Angela Caglia, Celebrity Aesthetician & Brand Founder
“Through a process of trial and error in my treatment room, I’ve discovered which ingredients work and which ingredients make skin more susceptible to external aging factors,” Caglia says. (Considering her clients include age-defying celebs like Helena Christensen, I totally trust her.)
“One ingredient, in particular, that I’ve discovered helps with maintaining homeostasis is the organically-grown Limnanthes alba flower, indigenous to the Pacific Northwest, from which meadowfoam seed oil is derived through a unique cold pressing process,” she shares. “The reason why I love it is that it’s similar in molecular structure to our own sebum, which means it’s able to deeply penetrate the skin’s surface to deliver high levels of essential fatty acids and antioxidants where they’re needed most.” It can be found throughout the aesthetician’s namesake skincare line.

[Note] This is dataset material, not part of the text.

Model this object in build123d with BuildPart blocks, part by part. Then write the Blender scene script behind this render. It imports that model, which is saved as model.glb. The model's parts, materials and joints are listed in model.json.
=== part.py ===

Athena Hewett, Aesthetician & Brand Founder
“Like much of the population, I have sensitive skin,” Athena Hewett, an aesthetician and founder of skincare brand Monastery, tells The Zoe Report. When she discovered that even hypoallergenic ingredients were irritating her skin, she decided to launch her own company — where she’s redefined “non-toxic” as “100 percent natural.”

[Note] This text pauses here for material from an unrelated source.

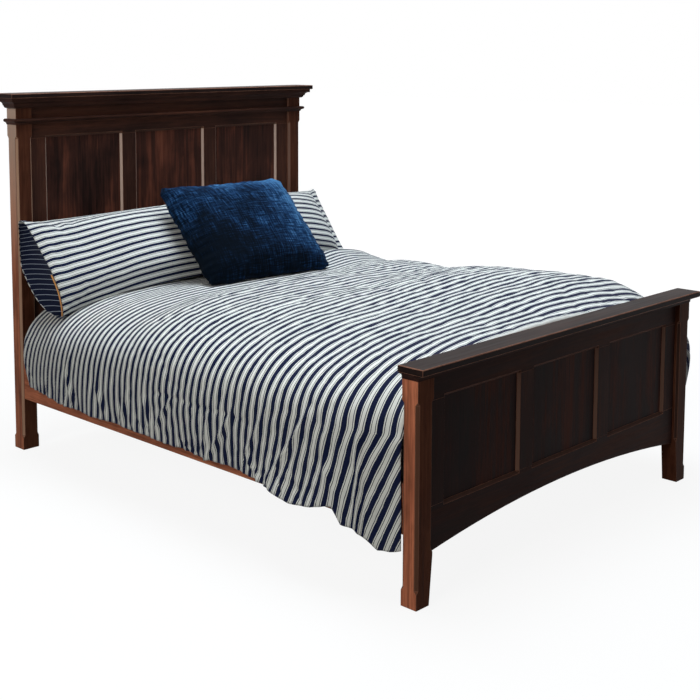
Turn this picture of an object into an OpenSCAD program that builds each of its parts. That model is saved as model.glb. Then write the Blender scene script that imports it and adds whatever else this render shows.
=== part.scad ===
// Panel bed with an arched footboard, side rails, slats, foundation, mattress and bedding.
// The bed stands on z = 0, its length runs along Y with the headboard at +Y,
// and the origin is the middle of its floor outline.

/* [Mattress and foundation] */
// Width of the mattress
mattress_w = 1524; // [1360:1:1940]
// Length of the mattress
mattress_l = 2032; // [1900:1:2140]
// Thickness of the mattress
mattress_h = 205; // [190:1:230]
// Radius of the mattress's long edges
mattress_edge = 75; // [60:1:85]
// Radius of the mattress's upright corners
mattress_corner = 95; // [88:1:140]
// Thickness of the foundation under the mattress
foundation_h = 127; // [100:1:180]
// How far the foundation stays inside the mattress's outline
foundation_inset = 6; // [2:1:15]
// Radius of the foundation's upright corners
foundation_corner = 40; // [20:1:80]
// Gap between the mattress and each side rail
mattress_side_gap = 21; // [12:1:40]
// Gap between the mattress and the posts at each end
mattress_end_gap = 25.5; // [20:0.5:60]

/* [Posts] */
// Width of every post, seen from the foot
post_w = 75; // [65:1:95]
// Depth of the headboard posts along the bed
head_post_d = 68; // [62:1:90]
// Depth of the footboard posts along the bed
foot_post_d = 62; // [58:1:90]
// Height of the headboard's top
head_h = 1500; // [1420:1:1620]
// Height of the footboard's top
foot_h = 750; // [700:1:780]
// Width of the long chamfers on the post corners
chamfer = 9; // [5:0.5:9.5]
// Length of the sloped stop at each end of a chamfer
chamfer_stop = 11; // [6:1:20]
// Height of the plain square foot below the chamfers
chamfer_low = 50; // [30:1:90]
// Plain length of a headboard post between the chamfer and the bead moulding
head_plain = 46; // [30:1:90]
// Plain length of a footboard post between the chamfer and the cap
foot_plain = 86; // [60:1:120]
// How much the footboard legs narrow towards the floor
leg_taper = 15; // [5:1:25]

/* [Frames and panels] */
// Thickness of the frame members
frame_t = 24; // [22:1:30]
// How far the headboard frame lies behind its post fronts
head_recess = 14; // [10:1:20]
// How far the footboard frame lies behind its post fronts
foot_recess = 18; // [10:1:22]
// Flat face width of the stiles and muntins
member_face = 73; // [55:1:95]
// Width of the bevelled edge round each panel
stick_w = 9; // [5:0.5:12]
// Depth of the bevelled edge down to the panel
stick_d = 9.5; // [6:0.5:11]
// Width of the square step between the bevel and the panel
stick_lip = 1.5; // [1:0.5:3]
// Thickness of the panels
panel_t = 9; // [6:0.5:11]
// Depth of the panel grooves and stub tenons
groove_d = 10; // [6:0.5:14]
// Gap left in the grooves for the panels to move
panel_play = 2; // [1:0.5:4]
// Depth of the tongues that enter the posts
tongue_d = 10; // [6:0.5:14]
// Flat face height of the headboard's top rail
head_top_rail_face = 63; // [45:1:90]
// Height of the plain frieze board above the headboard's top rail
frieze_h = 97; // [85:1:140]
// Height of the headboard's lower rail
head_low_rail_h = 120; // [80:1:160]
// Height of the lower rail's bottom above the floor
head_low_rail_z = 420; // [300:1:460]
// Height of the footboard's top rail below its cap
foot_top_rail_face = 91; // [60:1:120]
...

“Take propylene glycol, for example — this chemical is used to make polyester, is considered non-toxic, and is found in nearly all of the skincare products out today,” she says. “I am highly allergic to this ingredient as are many of my clients, but most of them have no idea that this is what has been wrong with their skin. When someone lays on my table and I notice dermatitis, I can almost guarantee that they are putting propylene glycol on their skin in some form or another. Sadly, this ingredient is just one of many.” Hewett now looks to naturals for safe — and sensitivity-friendly — skincare solutions. “I love watching what raspberry seed oil does to the skin,” she says. “It makes up our Gold Oil, and it immediately soothes and reduces redness.”
Sarah Akram, Aesthetician
“I am a believer in integrative skincare, meaning just like what you put inside of your body, what you put on its surface can make a big difference in how you look and feel,” Sarah Akram, a Washington D.C.-based aesthetician and the founder of her namesake skincare boutique, tells TZR. “Just like you’d drink a cold pressed juice for optimum nutrient intake, you should take a similar approach to your skincare routine and overall skin health.”

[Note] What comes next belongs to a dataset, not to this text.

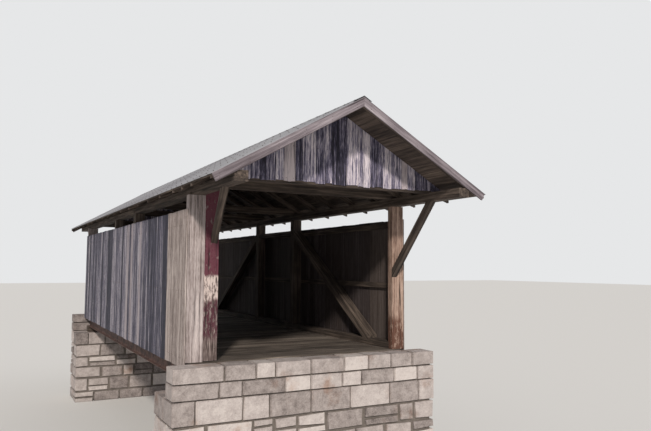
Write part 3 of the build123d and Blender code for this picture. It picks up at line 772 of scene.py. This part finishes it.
masonry = {"courses": 6, "courseSpread": 0.28, "stoneLength": 0.56, "lengthSpread": 0.45, "shortest": 0.5,
           "joint": 0.01, "wythe": 0.52, "wytheSpread": 0.15, "splitSpread": 0.15, "core": 0.052,
           "coreFoot": -0.03, "coreLap": 0.2, "coreTone": 0.3, "round": 0.014, "knockLimit": 0.3,
           "bulgeScale": 2.6, "chipScale": 9.0, "chipShare": 0.6, "waveShare": 0.6, "noiseReach": 90}
rubbleWork = {"rough": 0.022, "skew": 0.028, "split": 0.3}
seatWork = {"rough": 0.006, "skew": 0.008, "split": 0.0}
coreWork = {"rough": 0.0, "skew": 0.0}
gridSteps = (-1.0, -0.94, -0.6, -0.2, 0.2, 0.6, 0.94, 1.0)


def blockFaces(last):
    numbers = {}
    faces = []
    for axis, end, a, b in itertools.product(range(3), (0, last), range(last), range(last)):
        ring = []
        for da, db in ((0, 0), (1, 0), (1, 1), (0, 1)):
            key = [0, 0, 0]
            key[axis] = end
            key[(axis + 1) % 3] = a + da
            key[(axis + 2) % 3] = b + db
            ring.append(numbers.setdefault(tuple(key), len(numbers)))
        faces.append(ring if end else ring[::-1])
    return list(numbers), faces


blockKeys, blockRings = blockFaces(len(gridSteps) - 1)


def addBlock(store, low, high, warpPoint, work, tone, material, seed):
    middle = (low + high) / 2
    half = (high - low) / 2
    start = len(store["points"])
    chance = random.Random(round(seed[0] * 1000))
    # every corner of a rubble stone is knocked in by its own amount, so no two joints are parallel
    knocked = {}
    for corner in itertools.product((-1, 1), repeat=3):
        knocked[corner] = [chance.uniform(0, work["skew"]) for _ in range(3)]
    for key in blockKeys:
        unit = Vector([gridSteps[k] for k in key])
        atEnd = [abs(u) == 1.0 for u in unit]
        pull = masonry["round"] * max(0, sum(atEnd) - 1)
        point = Vector([middle[i] + unit[i] * half[i] for i in range(3)])
        for corner, offsets in knocked.items():
            share = math.prod((1 + corner[i] * unit[i]) / 2 for i in range(3))
            for i in (0, 2):
                point[i] -= corner[i] * share * min(offsets[i], half[i] * masonry["knockLimit"])
        for i in range(3):
            if atEnd[i]:
                bulge = noise.noise(point * masonry["bulgeScale"] + seed)
                chip = noise.noise(point * masonry["chipScale"] + seed)
                wave = 0.5 + masonry["waveShare"] * (bulge + masonry["chipShare"] * chip)
                point[i] -= math.copysign(pull + work["rough"] * min(1.0, max(0.0, wave)), unit[i])
        if low.z == 0 and unit.z == -1.0:  # the lowest course beds flat on the ground
            point.z = 0.0
        store["points"].append(warpPoint(point))
        store["tones"].append(tone)
    store["faces"] += [[start + n for n in ring] for ring in blockRings]
    store["materials"] += [material] * len(blockRings)


def buildAbutment(name, side):
    low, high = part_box(name)
    outer, inner = (abs(low.y), abs(high.y)) if side < 0 else (high.y, low.y)
    _, seat, crest = sorted({round(v.z, 4) for v in cornersOf(name)})
    seatEdges = [abs(v.y) for v in cornersOf(name) if abs(v.z - seat) < nearly]
    innerTop, wallFace = min(seatEdges), sorted({round(y, 3) for y in seatEdges})[1]
    chance = random.Random(17 + side)
    store = {"points": [], "tones": [], "faces": [], "materials": []}
    gap = masonry["joint"] / 2

    def batter(point):  # the river face leans back as it rises
        depth = (outer - point.y) / (outer - inner)
        lean = (innerTop - inner) * min(1.0, point.z / seat) * depth
        return Vector((point.x, side * (point.y + lean), point.z))

    def vary(middle, spread):
        return chance.uniform(middle - spread, middle + spread)

    def lay(yLow, yHigh, zLow, zHigh, work):
        x = low.x
        while x < high.x - nearly:
            length = masonry["stoneLength"] * vary(1, masonry["lengthSpread"])
            if high.x - x - length < masonry["stoneLength"] * masonry["shortest"]:
                length = high.x - x
            beds = [zLow, zHigh]
            if chance.random() < work["split"]:
                beds.insert(1, zLow + (zHigh - zLow) * vary(0.5, masonry["splitSpread"]))
            for zFrom, zTo in zip(beds, beds[1:]):
                start = Vector((x + (gap if x > low.x else 0), yLow, zFrom + (gap if zFrom > 0 else 0)))
                end = Vector((x + length - (gap if x + length < high.x else 0), yHigh,
                              zTo - (gap if zTo < crest else 0)))
                addBlock(store, start, end, batter, work, chance.random(), 0,
                         chance.uniform(0, masonry["noiseReach"]) * Vector((1, 1, 1)))
            x += length

    heights = [vary(1, masonry["courseSpread"]) for _ in range(masonry["courses"])]
    z = 0.0
    for number, share in enumerate(heights):
        top = z + share * seat / sum(heights)
        divide = outer - masonry["wythe"] * vary(1, masonry["wytheSpread"])
        work = seatWork if number == len(heights) - 1 else rubbleWork
        lay(inner, divide - gap, z, top, work)
        lay(divide + gap, outer, z, top, work)
        z = top
    middle = (seat + crest) / 2
    lay(wallFace, outer, seat, middle, seatWork)
    lay(wallFace, outer, middle, crest, seatWork)
    inset = Vector((masonry["core"],) * 3)
    for face, foot, top in ((inner, masonry["coreFoot"], seat), (wallFace, seat - masonry["coreLap"], crest)):
        addBlock(store, Vector((low.x, face, foot)) + inset, Vector((high.x, outer, top)) - inset, batter,
                 coreWork, masonry["coreTone"], 1, Vector())

    mesh = bpy.data.meshes.new(name + "_stones")
    faces = store["faces"] if side > 0 else [ring[::-1] for ring in store["faces"]]
    mesh.from_pydata(store["points"], [], faces)
    mesh.polygons.foreach_set("material_index", store["materials"])
    mesh.attributes.new("tone", "FLOAT", "POINT").data.foreach_set("value", store["tones"])
    mesh.materials.append(rubbleStone)
    mesh.materials.append(mortarCore)
    keepPiece(name + "_stones", [mesh], "rubble_stone", name)


buildAbutment("abutment_front", -1)
buildAbutment("abutment_rear", 1)
print("abutments laid")


# Materials of the frame's own pieces, by the start of their names; the first that fits is taken

coats = (
    (frameWood["frame_up"], "queen_post"), (stainedPost, "portal_post_front_right"),
    (postWood, "portal_post"),
    (frameWood["frame_along"], ("bottom_chord", "top_plate", "straining_beams", "siding_girts")),
    (frameWood["frame_across"], ("tie_beams", "sleepers")), (frameWood["rafters"], "rafters"),
    (frameWood["braces"], "main_brace"), (frameWood["front_knees"], "knee_braces_front"),
    (frameWood["knees"], "knee_braces"), (rustedSteel, "steel_beam"),
    (zincSheet, ("roof_metal", "ridge_cap")), (roofWood, "roof_boards"), (bargeWood, "barge_boards"),
    (greySiding, "siding"), (tanBoards, "end_boards"), (gableBoards, "gable_wall"), (deckWood, "deck"),
    (rubbleStone, "abutment"), (oldPaint, "painted_board"))
for name in nodes:
    slots = nodes[name].data.materials
    slots.clear()
    slots.append(next(material for material, starts in coats if name.startswith(starts)))
print("frame finished")


# Floor, light and camera

reach = 140.0
floorMesh = bpy.data.meshes.new("studio_floor")
floorMesh.from_pydata(
    [(-reach, -reach, 0), (reach, -reach, 0), (reach, reach, 0), (-reach, reach, 0)], [], [(0, 1, 2, 3)])
floor = addObject("studio_floor", floorMesh)
floorMaterial, add = newMaterial("studio_paper")
paper = add("ShaderNodeTexNoise", {"Scale": 0.4})
tones = fillRamp(add("ShaderNodeValToRGB", {0: paper}), ((0.3, "#e4e3e0"), (0.7, "#e8e7e4")))
shader = add("ShaderNodeBsdfDiffuse", {"Color": tones})
add("ShaderNodeOutputMaterial", {"Surface": shader})
floorMesh.materials.append(floorMaterial)

# the floor and the piece are lit softly, while the camera and reflections see a paler backdrop
world = bpy.data.worlds.new("studio")
scene.world = world
add = emptied(world)
rays = add("ShaderNodeLightPath", {}).outputs
seen = rays["Is Camera Ray"]
for ray in ("Is Glossy Ray", "Is Transmission Ray"):
    seen = add("ShaderNodeMath", {"operation": "MAXIMUM", 0: seen, 1: rays[ray]})
soft = add("ShaderNodeBackground", {"Color": linearColour("#f4f5f8"), "Strength": 0.44})
pale = add("ShaderNodeBackground", {"Color": linearColour("#e6e7e8"), "Strength": 1.0})
both = add("ShaderNodeMixShader", {0: seen, 1: soft, 2: pale})
add("ShaderNodeOutputWorld", {"Surface": both})


def sunLamp(name, toward, strength, angle, colour):
    lamp = bpy.data.lights.new(name, "SUN")
    lamp.energy = strength
    lamp.angle = math.radians(angle)
    lamp.color = linearColour(colour)[:3]
    addObject(name, lamp).rotation_euler = Vector(toward).to_track_quat("-Z", "Y").to_euler()


sunLamp("key", (0.41, 0.77, -0.49), 2.5, 5.0, "#fff7ee")
sunLamp("fill", (-0.7, 0.3, -0.5), 0.3, 60.0, "#f4f6ff")

# the camera stands and looks as the photograph's did; its angles are in degrees
eye = (-4.884, -15.297, 3.996)
yaw, pitch, roll = (math.radians(angle) for angle in (28.30, 4.63, 0.34))
cameraData = bpy.data.cameras.new("camera")
cameraData.sensor_width = 36.0
cameraData.sensor_fit = "HORIZONTAL"
cameraData.lens = 35.0
cameraData.clip_end = 500.0
camera = addObject("camera", cameraData)
forward = Vector((math.sin(yaw) * math.cos(pitch), math.cos(yaw) * math.cos(pitch), math.sin(pitch)))
level = Vector((math.cos(yaw), -math.sin(yaw), 0))
rightward = math.cos(roll) * level + math.sin(roll) * level.cross(forward)
camera.matrix_world = placeTransform(eye, rightward, rightward.cross(forward), -forward)
scene.camera = camera
scene.view_settings.view_transform = "Standard"
print("floor, light and camera set")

She suggests looking for products packed with pure, natural ingredients (i.e., not “naturally-derived” — which is basically a synonym for “synthetic”). The facialists’ top pick? The Antioxidant Defence Creme by Environ. “This moisturizer is loaded with antioxidants like vitamin C and E to strengthen skin cells and fight free radicals,” Akram says. “Antioxidants are so important in the fight against premature aging, they actually work with your SPF to protect and correct the effects of harmful UV rays.” And, of course, they’re abundant in nature.